Tuesday, June 26, 2018

Summer of Fortnite



Last week we hiked to see the yellow mule ears spread like butter on delicious, fat rolls in the mountains behind our house. Cousin Natalie took us with her dog Odin (who we also call Odie, or Otis or Yodi). That's Timpanogos in the background. This is Provo's backyard. Isn't it gorgeous?


Then a few days later I took the kids into the Swell to celebrate the Summer Solstice. We have a secret location in the rocks and sand that we call our hideaway. This is Utah's greatest secret gem. Isn't it gorgeous?

There's a lot of Fortnite going on at our house right now. Anson can do every single emote. If none of this makes sense to you consider yourself lucky. Just do it.
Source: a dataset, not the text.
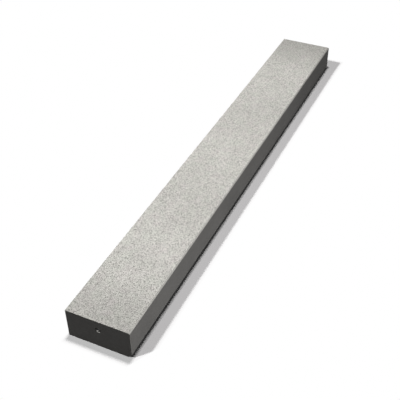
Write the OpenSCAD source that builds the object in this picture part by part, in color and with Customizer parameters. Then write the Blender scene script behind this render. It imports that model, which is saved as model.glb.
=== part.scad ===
// Precast concrete step block, with a lifting socket cast into each end.
// X runs along the step, -Y is its front (the riser), and +Z is up.
// The origin is on the underside, at the middle of the length and the depth.

/* [Step block] */
// Length of the step, end to end
block_length = 3000; // [500:50:4000]
// Depth of the tread, from the riser to the back
block_depth = 350; // [200:10:500]
// Height of the riser
block_height = 175; // [120:5:300]
// Bevel along the top front edge, the nosing
nosing_bevel = 6; // [1:1:25]
// Bevel along the bottom front edge, above the tread below
bottom_bevel = 24; // [1:1:60]

/* [Recesses in the ends] */
// Distance of the socket axes below the tread
socket_drop = 60; // [30:5:90]
// Ring of the recess that stands clear around each sleeve
recess_ring = 2; // [1:0.5:10]
// Depth of the recess, from the end of the block to the socket
recess_depth = 10; // [2:1:30]

/* [Lifting sockets] */
// Outside diameter of the sleeve
sleeve_d = 22; // [20:1:26]
// Length of the socket, foot included
socket_length = 70; // [64:1:150]
// Core diameter of the thread, for an M16 lifting eye
thread_core_d = 14; // [6:0.5:16]
// Depth of the threaded hole, without the point of its drill
thread_depth = 50; // [20:1:56]
// Included angle of the drill point at the bottom of the hole
drill_angle = 118; // [100:1:135]
// Lead-in bevel at the mouth of the thread
lead_in = 1; // [0.5:0.5:1.5]
// Diameter of the forged foot that bears in the concrete
socket_foot_d = 36; // [28:1:50]
// Thickness of the foot at its rim
socket_foot_t = 5; // [3:1:8]

/* [Hidden] */
$fn = 96;

left_end = -1;
right_end = 1;
front_y = -block_depth / 2;
back_y = block_depth / 2;
socket_height = block_height - socket_drop;
sleeve_r = sleeve_d / 2;
recess_r = sleeve_r + recess_ring;
thread_core_r = thread_core_d / 2;
drill_point = thread_core_r / tan(drill_angle / 2);
socket_foot_r = socket_foot_d / 2;
// The foot flares out from the sleeve at 45 degrees.
foot_rim_x = socket_length - socket_foot_t;
foot_flare_x = foot_rim_x - (socket_foot_r - sleeve_r);
// Tools that cut out through a face start this far in front of it.
overrun = 1;

// Places its children in an end of the block, in a frame whose origin is the
// middle of the socket's mouth and whose +Z points into the block.
module in_end(side) {
    translate([side * (block_length / 2 - recess_depth), 0, socket_height])
        rotate([0, -side * 90, 0])
            children();
}

// Section of the step in the YZ plane, with its two front bevels.
module step_section() {
    polygon([
        [back_y, 0],
        [back_y, block_height],
        [front_y + nosing_bevel, block_height],
        [front_y, block_height - nosing_bevel],
        [front_y, bottom_bevel],
        [front_y + bottom_bevel, 0],
    ]);
}

// Outside of a socket, which is also the shape that it leaves in the concrete.
module socket_outside() {
    rotate_extrude()
        polygon([
            [0, 0],
            [sleeve_r, 0],
            [sleeve_r, foot_flare_x],
            [socket_foot_r, foot_rim_x],
            [socket_foot_r, socket_length],
            [0, socket_length],
        ]);
}

// Round recess that the mould leaves between a socket and the end face.
module recess() {
    translate([0, 0, -recess_depth - overrun])
        cylinder(r = recess_r, h = recess_depth + overrun);
}

// Threaded hole at the core diameter of its thread, with a lead-in at the mouth
// and a drill point at the bottom.
module threaded_hole() {
    rotate_extrude()
        polygon([
            [0, -overrun],
            [thread_core_r + lead_in + overrun, -overrun],
            [thread_core_r, lead_in],
            [thread_core_r, thread_depth],
            [0, thread_depth + drill_point],
        ]);
}

// One forged steel socket, shown where it sits in the end of the block.
module lifting_socket(side) {
    color([0.62, 0.63, 0.63])
        in_end(side)
            difference() {
                socket_outside();
                threaded_hole();
            }
}

module step_block() {
    color([0.74, 0.74, 0.72])
        difference() {
            rotate([90, 0, 90])
                linear_extrude(height = block_length, center = true)
                    step_section();
            for (side = [left_end, right_end])
                in_end(side) {
                    socket_outside();
                    recess();
                }
        }
}

step_block();
lifting_socket(left_end);  // lifting_socket_left
lifting_socket(right_end);  // lifting_socket_right
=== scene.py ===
import math

import bpy
from mathutils import Matrix, Quaternion, Vector, noise


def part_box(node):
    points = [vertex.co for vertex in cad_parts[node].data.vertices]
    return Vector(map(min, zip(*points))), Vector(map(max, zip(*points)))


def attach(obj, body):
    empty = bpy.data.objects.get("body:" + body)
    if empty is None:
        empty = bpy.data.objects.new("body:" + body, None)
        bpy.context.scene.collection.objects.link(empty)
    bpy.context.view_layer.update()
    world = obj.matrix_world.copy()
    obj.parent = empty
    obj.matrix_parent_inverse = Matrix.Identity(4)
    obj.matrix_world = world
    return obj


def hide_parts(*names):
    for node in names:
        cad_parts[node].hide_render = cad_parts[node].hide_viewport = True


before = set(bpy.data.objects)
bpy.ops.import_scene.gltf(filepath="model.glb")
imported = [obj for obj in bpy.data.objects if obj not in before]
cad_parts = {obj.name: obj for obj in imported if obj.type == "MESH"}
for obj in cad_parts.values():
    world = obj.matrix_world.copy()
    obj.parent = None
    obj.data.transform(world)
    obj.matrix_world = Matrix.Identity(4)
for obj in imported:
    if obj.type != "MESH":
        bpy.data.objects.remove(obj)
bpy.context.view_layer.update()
print("frame loaded:", sorted(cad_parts))


# Small helpers for meshes and shader trees

def plug(tree, value, socket):
    # another node's socket is linked, anything else becomes the input's own value
    if isinstance(value, bpy.types.NodeSocket):
        tree.links.new(value, socket)
    elif socket.type == "RGBA":
        socket.default_value = (*value, 1.0)
    else:
        socket.default_value = value


def addNode(tree, kind, inputs=None, **settings):
    node = tree.nodes.new(kind)
    for name, value in settings.items():
        setattr(node, name, value)
    for name, value in (inputs or {}).items():
        plug(tree, value, node.inputs[name])
    return node


def addGroup(tree, group, **inputs):
    # the group's inputs are given by name, with their first letter small
    node = tree.nodes.new("ShaderNodeGroup")
    node.node_tree = group
    for name, value in inputs.items():
        plug(tree, value, node.inputs[name[0].upper() + name[1:]])
    return node.outputs


def newMaterial(name):
    material = bpy.data.materials.new(name)
    material.use_nodes = True
    material.node_tree.nodes.clear()
    return material, material.node_tree


def newGroup(name, inputs, outputs):
    # inputs and outputs are (name, kind) or (name, kind, default)
    tree = bpy.data.node_groups.new(name, "ShaderNodeTree")
    for way, sockets in (("INPUT", inputs), ("OUTPUT", outputs)):
        for title, kind, *default in sockets:
            socket = tree.interface.new_socket(title, in_out=way, socket_type="NodeSocket" + kind)
            if default:
                socket.default_value = default[0]
    return tree, tree.nodes.new("NodeGroupInput").outputs, tree.nodes.new("NodeGroupOutput").inputs


def mixColor(tree, factor, first, second, blend="MIX"):
    node = addNode(tree, "ShaderNodeMix", data_type="RGBA", blend_type=blend)
    plug(tree, factor, node.inputs[0])
    plug(tree, first, node.inputs[6])  # 6 and 7 are the two colours
    plug(tree, second, node.inputs[7])
    return node.outputs[2]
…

Last week I also went to a small gathering with my sister Page to hear the indomitable Elizabeth Warren speak to supporters. She kept talking about people who are doing "the work" together. I know what "the work" is and I am a thousand percent behind her on that. Except at the gathering, unbeknownst to me and Page, the staging area was being set up in front of our table while we were hearing juicy details about Provo's latest Freedom Festival embarrassment from a person in the know. When Senator Warren arrived and took the stage we were...ahem...literally...behind her.


The symbolism. So tender.

Realizing that we were about to photo bomb a thousand pictures, we slid off to the left. (To the left. Everything you own in the box to the left...)

I've been wearing tank tops since May. I remember when I was too scared to wear a tank top for fear someone in public would see me. If you're not Mormon or mega modest (clothing-wise) you may not understand this paragraph at all. It suffices to say, I'm no longer concerned about it. I used to worry some parents wouldn't want their kids playing at my house if they knew I was wearing a tank top. THIS IS REAL. But so far, I have given Popsicles out to one bajillion children at my house since school closed for summer break. This makes me believe that parents would rather keep their kids happily occupied playing at someone else's house than worry about my whorish clothing choices.


Oh look, here's me in a tank top.

Aren't I gorgeous?


Wow you'd have to be so bored to read this post. I hope your summer gets better.